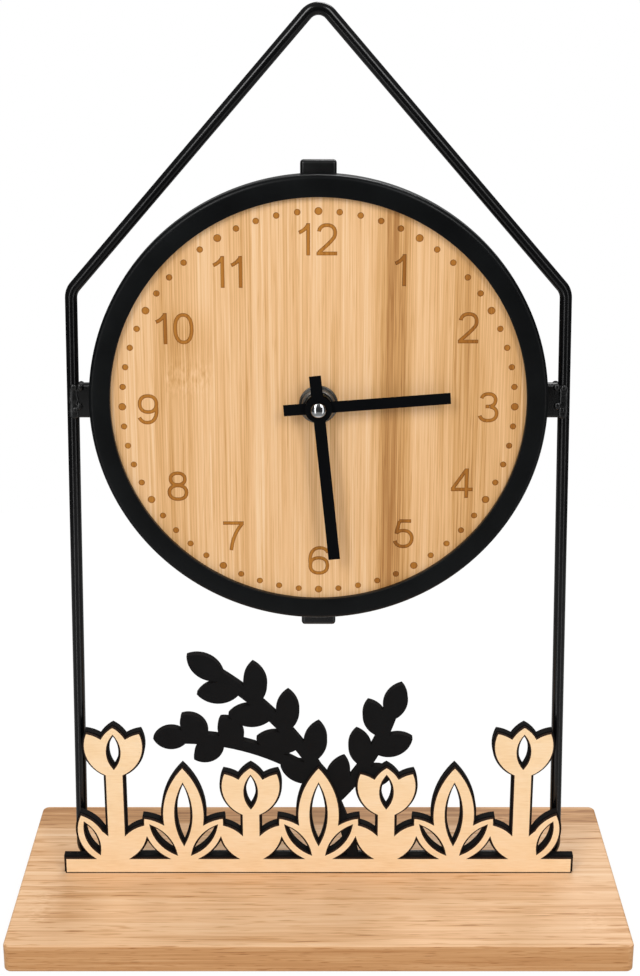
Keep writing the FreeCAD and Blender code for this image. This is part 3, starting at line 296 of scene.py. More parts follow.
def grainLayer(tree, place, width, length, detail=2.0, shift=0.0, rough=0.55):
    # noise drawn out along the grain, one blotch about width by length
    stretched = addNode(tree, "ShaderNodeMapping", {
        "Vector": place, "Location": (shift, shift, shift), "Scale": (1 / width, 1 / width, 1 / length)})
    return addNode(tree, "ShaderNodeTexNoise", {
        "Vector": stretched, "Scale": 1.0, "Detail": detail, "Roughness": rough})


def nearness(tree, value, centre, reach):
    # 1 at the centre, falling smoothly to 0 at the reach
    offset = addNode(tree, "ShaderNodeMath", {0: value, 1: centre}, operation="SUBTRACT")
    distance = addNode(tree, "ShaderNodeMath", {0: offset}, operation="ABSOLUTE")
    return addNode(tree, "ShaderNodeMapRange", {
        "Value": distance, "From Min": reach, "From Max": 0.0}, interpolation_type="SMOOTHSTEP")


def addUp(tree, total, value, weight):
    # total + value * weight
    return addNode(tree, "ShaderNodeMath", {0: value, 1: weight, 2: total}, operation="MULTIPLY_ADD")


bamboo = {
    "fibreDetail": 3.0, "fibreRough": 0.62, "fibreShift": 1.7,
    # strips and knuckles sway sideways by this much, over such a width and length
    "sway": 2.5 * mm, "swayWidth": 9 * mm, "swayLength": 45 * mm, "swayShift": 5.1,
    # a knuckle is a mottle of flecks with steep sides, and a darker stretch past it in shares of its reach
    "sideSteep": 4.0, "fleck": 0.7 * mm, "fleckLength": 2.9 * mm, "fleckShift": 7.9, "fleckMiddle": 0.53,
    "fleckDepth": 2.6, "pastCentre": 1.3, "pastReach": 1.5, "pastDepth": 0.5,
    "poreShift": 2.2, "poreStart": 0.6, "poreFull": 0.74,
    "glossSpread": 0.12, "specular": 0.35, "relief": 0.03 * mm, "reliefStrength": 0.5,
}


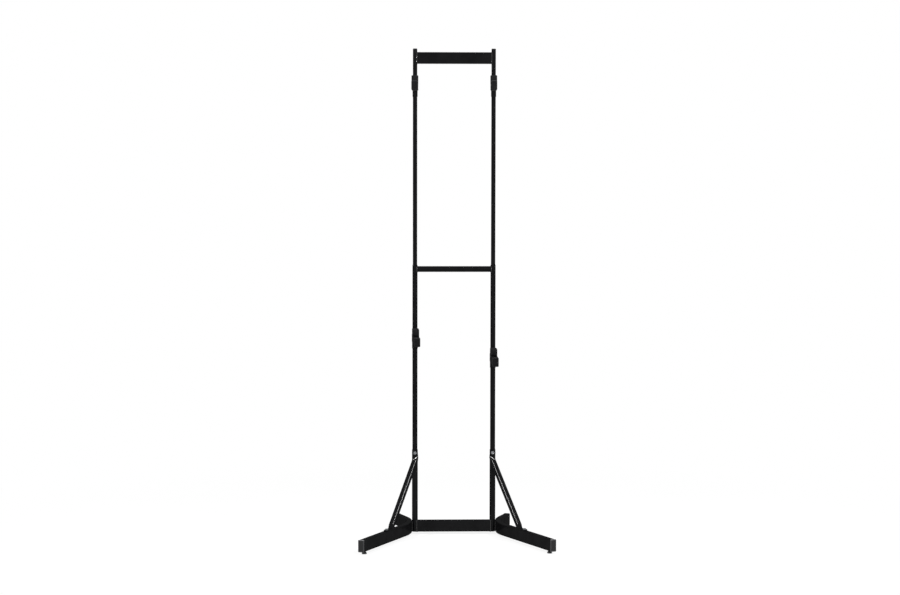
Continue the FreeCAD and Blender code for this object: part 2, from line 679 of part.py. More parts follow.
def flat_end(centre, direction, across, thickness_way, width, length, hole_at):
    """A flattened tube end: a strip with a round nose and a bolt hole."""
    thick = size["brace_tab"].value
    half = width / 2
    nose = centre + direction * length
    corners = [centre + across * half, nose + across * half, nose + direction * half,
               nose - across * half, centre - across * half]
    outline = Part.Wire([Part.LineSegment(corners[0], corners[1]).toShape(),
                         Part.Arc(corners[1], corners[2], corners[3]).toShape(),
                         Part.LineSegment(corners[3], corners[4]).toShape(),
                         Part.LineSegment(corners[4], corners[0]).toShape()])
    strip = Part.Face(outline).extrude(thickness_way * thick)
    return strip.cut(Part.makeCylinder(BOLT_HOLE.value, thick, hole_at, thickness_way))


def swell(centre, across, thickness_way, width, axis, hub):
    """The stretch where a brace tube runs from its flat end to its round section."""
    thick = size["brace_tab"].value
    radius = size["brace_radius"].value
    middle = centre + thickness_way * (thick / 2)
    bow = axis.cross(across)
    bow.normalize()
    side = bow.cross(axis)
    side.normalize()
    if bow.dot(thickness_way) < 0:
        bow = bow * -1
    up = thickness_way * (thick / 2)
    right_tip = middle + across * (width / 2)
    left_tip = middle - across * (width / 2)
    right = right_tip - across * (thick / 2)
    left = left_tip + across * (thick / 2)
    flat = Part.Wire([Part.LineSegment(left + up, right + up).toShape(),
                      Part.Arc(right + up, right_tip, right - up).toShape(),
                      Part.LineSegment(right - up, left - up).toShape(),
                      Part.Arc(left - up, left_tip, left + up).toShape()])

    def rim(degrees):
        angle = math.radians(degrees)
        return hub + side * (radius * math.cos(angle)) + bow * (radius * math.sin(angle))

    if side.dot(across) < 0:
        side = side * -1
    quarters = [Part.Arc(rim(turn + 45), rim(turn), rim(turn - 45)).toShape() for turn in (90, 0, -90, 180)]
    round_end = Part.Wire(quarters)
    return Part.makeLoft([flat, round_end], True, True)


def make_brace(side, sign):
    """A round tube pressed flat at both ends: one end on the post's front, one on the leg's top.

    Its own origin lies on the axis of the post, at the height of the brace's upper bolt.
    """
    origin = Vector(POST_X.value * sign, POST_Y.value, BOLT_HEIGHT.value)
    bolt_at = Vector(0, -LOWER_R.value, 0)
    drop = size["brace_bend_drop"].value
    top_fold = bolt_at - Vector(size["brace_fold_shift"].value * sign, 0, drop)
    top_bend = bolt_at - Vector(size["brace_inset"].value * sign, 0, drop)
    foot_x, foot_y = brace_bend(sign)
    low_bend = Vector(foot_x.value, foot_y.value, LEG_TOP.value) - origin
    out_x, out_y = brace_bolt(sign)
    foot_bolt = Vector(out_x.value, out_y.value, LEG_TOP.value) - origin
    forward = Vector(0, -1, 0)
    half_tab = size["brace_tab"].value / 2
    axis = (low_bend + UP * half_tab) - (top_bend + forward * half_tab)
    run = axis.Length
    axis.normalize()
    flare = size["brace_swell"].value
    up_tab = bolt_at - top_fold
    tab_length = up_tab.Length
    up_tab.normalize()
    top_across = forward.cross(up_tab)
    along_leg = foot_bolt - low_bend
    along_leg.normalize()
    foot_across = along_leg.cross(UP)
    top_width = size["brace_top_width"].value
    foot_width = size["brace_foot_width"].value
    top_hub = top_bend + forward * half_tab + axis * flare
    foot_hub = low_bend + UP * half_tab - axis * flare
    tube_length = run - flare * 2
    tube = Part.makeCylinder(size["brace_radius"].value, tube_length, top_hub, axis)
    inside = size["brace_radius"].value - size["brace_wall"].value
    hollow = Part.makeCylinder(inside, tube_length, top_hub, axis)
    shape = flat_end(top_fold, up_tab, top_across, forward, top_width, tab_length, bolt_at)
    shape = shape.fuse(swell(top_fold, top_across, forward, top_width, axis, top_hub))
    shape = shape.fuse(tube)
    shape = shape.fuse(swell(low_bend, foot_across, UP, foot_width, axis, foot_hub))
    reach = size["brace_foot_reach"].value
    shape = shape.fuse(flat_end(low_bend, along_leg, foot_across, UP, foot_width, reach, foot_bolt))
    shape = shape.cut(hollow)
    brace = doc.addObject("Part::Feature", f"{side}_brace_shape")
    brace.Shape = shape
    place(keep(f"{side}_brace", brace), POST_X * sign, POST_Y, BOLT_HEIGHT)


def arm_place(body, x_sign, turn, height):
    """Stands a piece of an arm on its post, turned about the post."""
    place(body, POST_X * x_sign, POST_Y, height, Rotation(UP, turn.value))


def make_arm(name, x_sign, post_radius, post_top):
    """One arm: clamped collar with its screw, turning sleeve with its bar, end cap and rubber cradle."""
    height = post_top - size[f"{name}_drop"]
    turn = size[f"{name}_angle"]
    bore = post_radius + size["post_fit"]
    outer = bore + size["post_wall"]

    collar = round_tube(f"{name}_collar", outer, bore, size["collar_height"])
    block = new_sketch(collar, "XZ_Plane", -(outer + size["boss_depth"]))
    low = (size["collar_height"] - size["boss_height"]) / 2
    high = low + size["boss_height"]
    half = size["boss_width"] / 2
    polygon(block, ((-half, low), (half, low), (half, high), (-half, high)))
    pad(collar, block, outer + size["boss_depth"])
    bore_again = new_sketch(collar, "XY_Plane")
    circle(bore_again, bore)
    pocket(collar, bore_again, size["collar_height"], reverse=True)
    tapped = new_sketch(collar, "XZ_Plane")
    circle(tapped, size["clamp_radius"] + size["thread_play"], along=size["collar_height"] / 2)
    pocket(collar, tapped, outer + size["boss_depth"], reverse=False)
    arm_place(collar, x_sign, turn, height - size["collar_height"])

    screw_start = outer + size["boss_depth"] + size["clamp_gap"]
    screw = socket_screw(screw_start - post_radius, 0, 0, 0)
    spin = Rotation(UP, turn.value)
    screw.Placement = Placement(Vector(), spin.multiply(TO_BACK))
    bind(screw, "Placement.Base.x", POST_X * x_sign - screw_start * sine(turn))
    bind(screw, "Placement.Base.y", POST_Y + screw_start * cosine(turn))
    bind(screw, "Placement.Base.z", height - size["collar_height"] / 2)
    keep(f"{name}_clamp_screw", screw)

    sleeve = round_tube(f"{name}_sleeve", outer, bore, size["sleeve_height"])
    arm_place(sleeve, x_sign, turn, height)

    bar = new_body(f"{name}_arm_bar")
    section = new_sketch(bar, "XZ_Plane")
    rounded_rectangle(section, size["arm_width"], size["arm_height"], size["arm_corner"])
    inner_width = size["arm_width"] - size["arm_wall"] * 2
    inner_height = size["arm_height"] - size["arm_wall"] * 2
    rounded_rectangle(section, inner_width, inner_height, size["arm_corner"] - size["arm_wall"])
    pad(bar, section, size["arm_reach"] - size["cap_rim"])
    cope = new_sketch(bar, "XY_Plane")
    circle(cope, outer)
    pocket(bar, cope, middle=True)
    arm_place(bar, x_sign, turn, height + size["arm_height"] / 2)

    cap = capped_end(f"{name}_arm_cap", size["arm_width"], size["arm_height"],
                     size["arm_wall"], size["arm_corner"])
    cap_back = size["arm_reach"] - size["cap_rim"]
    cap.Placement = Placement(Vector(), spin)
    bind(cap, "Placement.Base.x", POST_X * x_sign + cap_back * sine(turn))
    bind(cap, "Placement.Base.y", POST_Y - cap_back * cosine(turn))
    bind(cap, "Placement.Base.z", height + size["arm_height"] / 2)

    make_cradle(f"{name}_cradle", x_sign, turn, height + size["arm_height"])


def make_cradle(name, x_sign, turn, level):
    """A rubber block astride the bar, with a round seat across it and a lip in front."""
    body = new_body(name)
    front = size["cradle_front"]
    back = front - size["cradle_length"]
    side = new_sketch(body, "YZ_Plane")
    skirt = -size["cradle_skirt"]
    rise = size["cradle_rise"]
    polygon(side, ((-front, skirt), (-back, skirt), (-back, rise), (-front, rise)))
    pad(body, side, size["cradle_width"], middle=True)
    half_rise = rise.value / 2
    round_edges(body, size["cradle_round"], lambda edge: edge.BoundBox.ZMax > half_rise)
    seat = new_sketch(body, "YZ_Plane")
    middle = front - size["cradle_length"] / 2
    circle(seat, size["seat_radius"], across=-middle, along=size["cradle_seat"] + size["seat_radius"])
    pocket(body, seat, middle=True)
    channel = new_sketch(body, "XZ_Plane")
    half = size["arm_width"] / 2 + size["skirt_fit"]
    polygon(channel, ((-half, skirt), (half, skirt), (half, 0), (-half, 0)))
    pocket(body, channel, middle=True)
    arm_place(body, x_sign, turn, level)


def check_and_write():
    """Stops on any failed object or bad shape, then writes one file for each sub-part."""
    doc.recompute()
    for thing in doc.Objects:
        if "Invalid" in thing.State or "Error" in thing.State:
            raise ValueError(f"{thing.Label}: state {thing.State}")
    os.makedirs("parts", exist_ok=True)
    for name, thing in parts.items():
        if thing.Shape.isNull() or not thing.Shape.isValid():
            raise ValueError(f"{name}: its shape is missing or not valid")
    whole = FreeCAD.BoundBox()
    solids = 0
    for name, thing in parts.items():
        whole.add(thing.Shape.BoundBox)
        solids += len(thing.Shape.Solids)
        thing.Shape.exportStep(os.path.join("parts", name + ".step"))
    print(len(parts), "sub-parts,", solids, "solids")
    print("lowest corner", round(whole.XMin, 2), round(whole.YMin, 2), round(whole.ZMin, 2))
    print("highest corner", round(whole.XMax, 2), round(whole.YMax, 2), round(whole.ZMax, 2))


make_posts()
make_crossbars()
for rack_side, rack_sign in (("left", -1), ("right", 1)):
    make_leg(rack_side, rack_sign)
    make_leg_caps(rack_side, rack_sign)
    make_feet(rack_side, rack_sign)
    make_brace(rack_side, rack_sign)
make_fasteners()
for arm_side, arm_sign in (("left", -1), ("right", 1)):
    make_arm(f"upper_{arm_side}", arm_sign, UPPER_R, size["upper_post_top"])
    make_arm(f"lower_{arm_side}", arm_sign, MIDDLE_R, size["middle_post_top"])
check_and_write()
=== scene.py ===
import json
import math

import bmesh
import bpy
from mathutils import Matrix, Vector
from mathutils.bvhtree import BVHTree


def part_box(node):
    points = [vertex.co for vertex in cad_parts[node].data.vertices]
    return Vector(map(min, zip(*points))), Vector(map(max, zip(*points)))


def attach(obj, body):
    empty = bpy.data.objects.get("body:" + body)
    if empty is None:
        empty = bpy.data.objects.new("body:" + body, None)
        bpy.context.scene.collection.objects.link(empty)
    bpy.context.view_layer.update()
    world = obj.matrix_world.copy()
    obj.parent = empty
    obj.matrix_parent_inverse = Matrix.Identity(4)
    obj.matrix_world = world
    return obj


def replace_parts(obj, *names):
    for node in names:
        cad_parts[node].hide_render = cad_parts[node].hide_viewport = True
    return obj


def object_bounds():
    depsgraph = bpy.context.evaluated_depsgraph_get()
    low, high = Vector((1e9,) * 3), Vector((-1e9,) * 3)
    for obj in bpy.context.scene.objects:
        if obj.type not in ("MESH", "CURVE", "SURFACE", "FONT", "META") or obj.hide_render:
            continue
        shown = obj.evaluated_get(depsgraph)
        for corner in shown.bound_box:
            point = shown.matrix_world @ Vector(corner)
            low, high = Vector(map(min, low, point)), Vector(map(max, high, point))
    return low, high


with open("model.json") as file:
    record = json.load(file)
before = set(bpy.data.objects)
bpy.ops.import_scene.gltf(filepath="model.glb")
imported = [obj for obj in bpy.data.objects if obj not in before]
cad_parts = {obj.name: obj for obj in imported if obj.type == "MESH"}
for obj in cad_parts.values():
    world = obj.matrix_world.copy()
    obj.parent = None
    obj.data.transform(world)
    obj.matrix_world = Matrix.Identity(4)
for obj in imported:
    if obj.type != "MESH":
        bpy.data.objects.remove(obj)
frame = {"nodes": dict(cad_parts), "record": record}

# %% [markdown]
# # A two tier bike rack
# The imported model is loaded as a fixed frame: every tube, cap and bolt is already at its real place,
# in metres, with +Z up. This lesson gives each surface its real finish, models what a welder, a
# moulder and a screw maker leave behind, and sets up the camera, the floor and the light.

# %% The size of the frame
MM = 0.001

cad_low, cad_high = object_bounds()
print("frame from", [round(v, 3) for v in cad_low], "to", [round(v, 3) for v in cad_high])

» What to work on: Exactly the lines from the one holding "make_posts()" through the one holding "return low, high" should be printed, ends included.

» Output of the task:
make_posts()
make_crossbars()
for rack_side, rack_sign in (("left", -1), ("right", 1)):
    make_leg(rack_side, rack_sign)
    make_leg_caps(rack_side, rack_sign)
    make_feet(rack_side, rack_sign)
    make_brace(rack_side, rack_sign)
make_fasteners()
for arm_side, arm_sign in (("left", -1), ("right", 1)):
    make_arm(f"upper_{arm_side}", arm_sign, UPPER_R, size["upper_post_top"])
    make_arm(f"lower_{arm_side}", arm_sign, MIDDLE_R, size["middle_post_top"])
check_and_write()
=== scene.py ===
import json
import math

import bmesh
import bpy
from mathutils import Matrix, Vector
from mathutils.bvhtree import BVHTree


def part_box(node):
    points = [vertex.co for vertex in cad_parts[node].data.vertices]
    return Vector(map(min, zip(*points))), Vector(map(max, zip(*points)))


def attach(obj, body):
    empty = bpy.data.objects.get("body:" + body)
    if empty is None:
        empty = bpy.data.objects.new("body:" + body, None)
        bpy.context.scene.collection.objects.link(empty)
    bpy.context.view_layer.update()
    world = obj.matrix_world.copy()
    obj.parent = empty
    obj.matrix_parent_inverse = Matrix.Identity(4)
    obj.matrix_world = world
    return obj


def replace_parts(obj, *names):
    for node in names:
        cad_parts[node].hide_render = cad_parts[node].hide_viewport = True
    return obj


def object_bounds():
    depsgraph = bpy.context.evaluated_depsgraph_get()
    low, high = Vector((1e9,) * 3), Vector((-1e9,) * 3)
    for obj in bpy.context.scene.objects:
        if obj.type not in ("MESH", "CURVE", "SURFACE", "FONT", "META") or obj.hide_render:
            continue
        shown = obj.evaluated_get(depsgraph)
        for corner in shown.bound_box:
            point = shown.matrix_world @ Vector(corner)
            low, high = Vector(map(min, low, point)), Vector(map(max, high, point))
    return low, high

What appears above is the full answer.